The Claude Worthington Benedum Foundation grant requires that all three autism treatment centers work collaboratively in order to train BCBAs over the next year. The grant money has been matched to the tune of $515,000 by all three parties and the goal is to train and retain 15 analysts.

This is according to Dr. Jodi Lindsey, a pediatric neurologist who is the director of WVU Children’s Neurodevelopmental Center.

“There’s a significant shortage in our state of trained and certified professionals able to provide this therapy, which is the gold standard evidence-based treatment, particularly in the management of autism,” Lindsey said. “We through, a combined effort of this grant, are going to provide the clinical oversight and training of these professionals with the hope to then retain them within our state to provide greater services to our patients and our families.”

Lindsey said the shortage is due to a mixture of factors including the ability of programs to provide training for these professionals. In addition, she said, there are not enough positions for BCBAs within West Virginia, which makes them leave the state to find work.

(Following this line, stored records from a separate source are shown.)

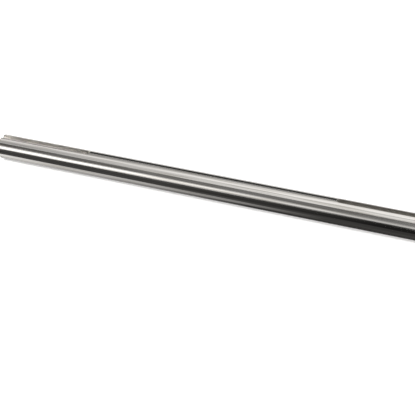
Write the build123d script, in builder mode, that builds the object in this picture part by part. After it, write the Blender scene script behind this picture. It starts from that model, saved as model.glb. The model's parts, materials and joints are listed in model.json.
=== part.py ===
from build123d import *
import os

# Round shaft keyed from both ends, standing on its lower end with its keyways facing -Y.
# The origin is on the floor, at the middle of the lower end.

# Bar stock: 1/2 inch round steel, cut 9 inches long
shaft_diameter = 12.7
shaft_length = 228.6
end_chamfer = 0.8

# Keyways: one from each end, for a 1/8 inch square key, each 2 inches long
keyway_width = 3.175
keyway_length = 50.8
keyway_depth = 1.786

# The end mill starts off the shaft's end, so that the keyway is open there,
# and it is cleared to the same distance outside the ground surface
cutter_clearance = keyway_width
keyway_cut_length = keyway_length + cutter_clearance
keyway_cut_centre = keyway_length - keyway_cut_length / 2
keyway_floor_distance = shaft_diameter / 2 - keyway_depth

with BuildPart() as shaft:
    # Ground bar, faced square and chamfered at both ends
    with BuildSketch(Plane.XY) as bar_section:
        Circle(shaft_diameter / 2)
    extrude(amount=shaft_length)
    chamfer(shaft.edges().filter_by(GeomType.CIRCLE), end_chamfer)

    # Keyways, milled in line, each with the end mill's round at its inner end
    with BuildSketch(Plane.XZ.offset(keyway_floor_distance)) as keyway_outlines:
        with Locations((0, keyway_cut_centre), (0, shaft_length - keyway_cut_centre)):
            SlotOverall(keyway_cut_length, keyway_width, rotation=90)
    extrude(amount=keyway_depth + cutter_clearance, mode=Mode.SUBTRACT)

os.makedirs("parts", exist_ok=True)
shaft.part.label = "shaft"
export_step(shaft.part, "parts/shaft.step")
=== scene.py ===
import json
from math import cos, pi, radians, sin, sqrt

import bmesh
import bpy
from mathutils import Matrix, Vector


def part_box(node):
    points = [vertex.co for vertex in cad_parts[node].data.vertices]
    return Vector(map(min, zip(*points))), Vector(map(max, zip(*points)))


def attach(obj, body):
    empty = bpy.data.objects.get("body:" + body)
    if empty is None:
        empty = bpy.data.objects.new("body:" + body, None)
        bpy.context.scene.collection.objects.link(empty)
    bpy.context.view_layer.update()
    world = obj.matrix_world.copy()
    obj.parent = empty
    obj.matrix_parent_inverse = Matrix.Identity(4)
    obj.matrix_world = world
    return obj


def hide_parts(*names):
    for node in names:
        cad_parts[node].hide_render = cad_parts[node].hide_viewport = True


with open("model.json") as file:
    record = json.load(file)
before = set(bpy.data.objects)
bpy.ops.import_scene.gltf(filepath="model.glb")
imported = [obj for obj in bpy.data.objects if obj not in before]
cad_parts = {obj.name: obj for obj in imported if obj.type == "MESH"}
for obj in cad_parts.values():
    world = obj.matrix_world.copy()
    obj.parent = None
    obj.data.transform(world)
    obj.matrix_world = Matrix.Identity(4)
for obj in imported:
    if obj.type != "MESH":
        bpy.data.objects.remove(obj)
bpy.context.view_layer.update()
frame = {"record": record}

# Bar: one length of bright low-carbon steel bar, centreless ground to its diameter. Its ends are faced
# and chamfered in a lathe, and the corners of the faces and chamfers are just broken.
MM = 0.001
BAR_STEPS = 360
BROKEN_CORNER = 0.08 * MM
CORNER_STEPS = 3
LONG_SIDE_SLOPE = 0.1
mounts = {mount["name"]: mount for mount in frame["record"]["mounts"]}
shaft_low, shaft_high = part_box("shaft")
length = shaft_high.z - shaft_low.z
radius = mounts["upper_end"]["dims"]["r_mm"] * MM
chamfer = length - mounts["upper_end"]["pos_m"][2]


def linear_colour(hex_colour):
    """An sRGB hex colour as linear RGBA."""
    channels = [int(hex_colour[i:i + 2], 16) / 255 for i in (1, 3, 5)]
    return [c / 12.92 if c <= 0.04045 else ((c + 0.055) / 1.055) ** 2.4 for c in channels] + [1]


def add_node(tree, kind, inputs=None, **settings):
    """One node with its settings, and its inputs as values or as the sockets that feed them."""
    node = tree.nodes.new("ShaderNode" + kind)
    for name, value in settings.items():
        setattr(node, name, value)
    for name, value in (inputs or {}).items():
        if isinstance(value, bpy.types.NodeSocket):
            tree.links.new(value, node.inputs[name])
        else:
            node.inputs[name].default_value = value
    return node


def new_material(name):
    """An empty node material, with its tree and its output."""
    material = bpy.data.materials.new(name)
    material.use_nodes = True
    tree = material.node_tree
    tree.nodes.clear()
    return material, tree, add_node(tree, "OutputMaterial")


def metal_surface(tree, output, colour, roughness, relief, relief_depth):
    """Bare metal with rings or tool marks as its relief, joined to the material's output."""
    bump = add_node(tree, "Bump", {"Height": relief, "Distance": relief_depth})
    shader = add_node(tree, "BsdfPrincipled", {
        "Base Color": colour, "Metallic": 1.0, "Roughness": roughness, "Normal": bump.outputs["Normal"]})
    tree.links.new(shader.outputs["BSDF"], output.inputs["Surface"])


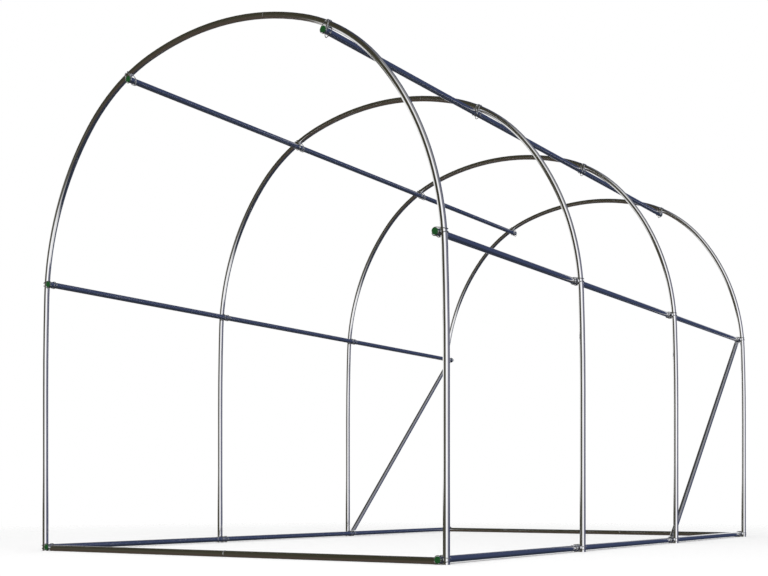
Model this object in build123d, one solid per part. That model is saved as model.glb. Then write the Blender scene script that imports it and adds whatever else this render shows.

However, she said this grant will help them change these elements. WVU Medicine has been working hard in the past few years to advocate for better insurance coverage for this kind of therapy, which is opening the door to help recruit providers to remain within the state and provide those services Lindsey said.

“It has been a huge hole for our families and us as providers and the inability to provide this recommended therapy for our patients with autism,” she said. “We know, as I stated, the gold standard treatment for our patients with early intervention being the most effective. So the sooner that we’re able to start these services with these patients and families, the better prognosis that patient is going to have, the better developmental progression we’re going to see.”

She said it was particularly important to start intensive interventions using ABA starting at 2 up to 6 years of age. With this program, once the analysts are certified, they can supervise 10 behavioral positions underneath them, drastically improving the available services to treat autism and other neurodevelopmental disorders.

Lindsey said the goal is to make this a recurring grant they receive for the foreseeable future.